The activities strengthened the bonds within the group and created a greater
sense of community, which can be a difficult thing to find in a city,
Freeman said. While she was grateful for the grant and its positive impact,
she did feel uncomfortable knowing the funding came from a cigarette tax,
which is regressive.

"It's taxing something that's being marketed more at lower-income people and
consumed by lower-income people and redistributing it in ways that aren't
attentive to income," she said. "And that might be a moral dilemma. ... I'm
glad we got it - it did good things for us. On a personal level, I did
think, 'How strange that they don't require you to be needs-based.' "

Nagging concerns
Michelle Lever, who won the grant for the Italian immersion preschool her
children attend, said her group discussed whether others might benefit more
from the funds.

"If people can afford to pay 5 or 10 bucks to do something, why would you
get the Parent Action Grant, but it's more than that, right?" she said. It's
an "opportunity to learn leadership skills ... and interact with parents in
a different way on behalf of their children in the community."
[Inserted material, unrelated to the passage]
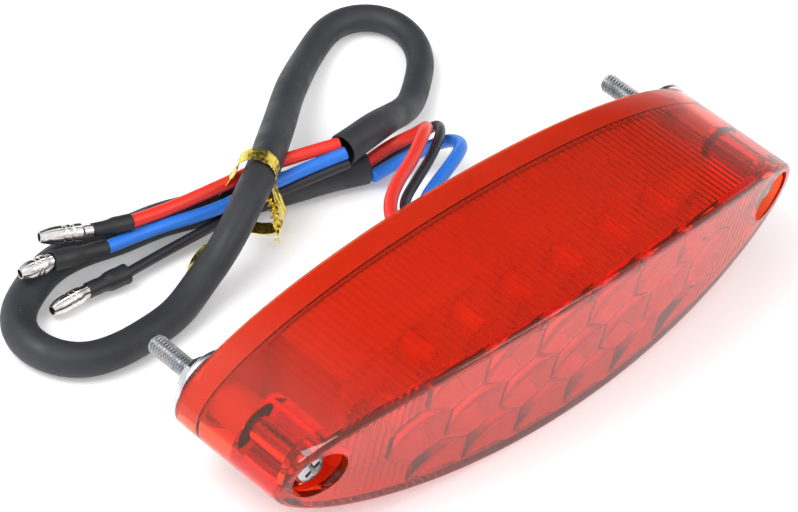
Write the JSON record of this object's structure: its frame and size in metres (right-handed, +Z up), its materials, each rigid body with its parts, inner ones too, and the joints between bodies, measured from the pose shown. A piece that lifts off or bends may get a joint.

Annemarie Kurpinsky won a grant for a group of a dozen women to do a project
on gardening and healthy eating called "From Garden to Table." The kids grow
their own planter garden and learn that food doesn't originate in a grocery
store.

Without the grant, she wouldn't have taken her son to a private class at the
zoo on how animals eat, nor would she have paid for the cooking class her
group took. The grant process, she said, is elaborate and time-consuming and
anyone willing to go through that should get the money, no matter what their
income level.

"Even though we're well-educated enough to apply for the grant and carry it
out doesn't mean we have the financial resources to do this on our own," she
said. "Families that are willing to go through the process - regardless of
income - should be allowed to have it."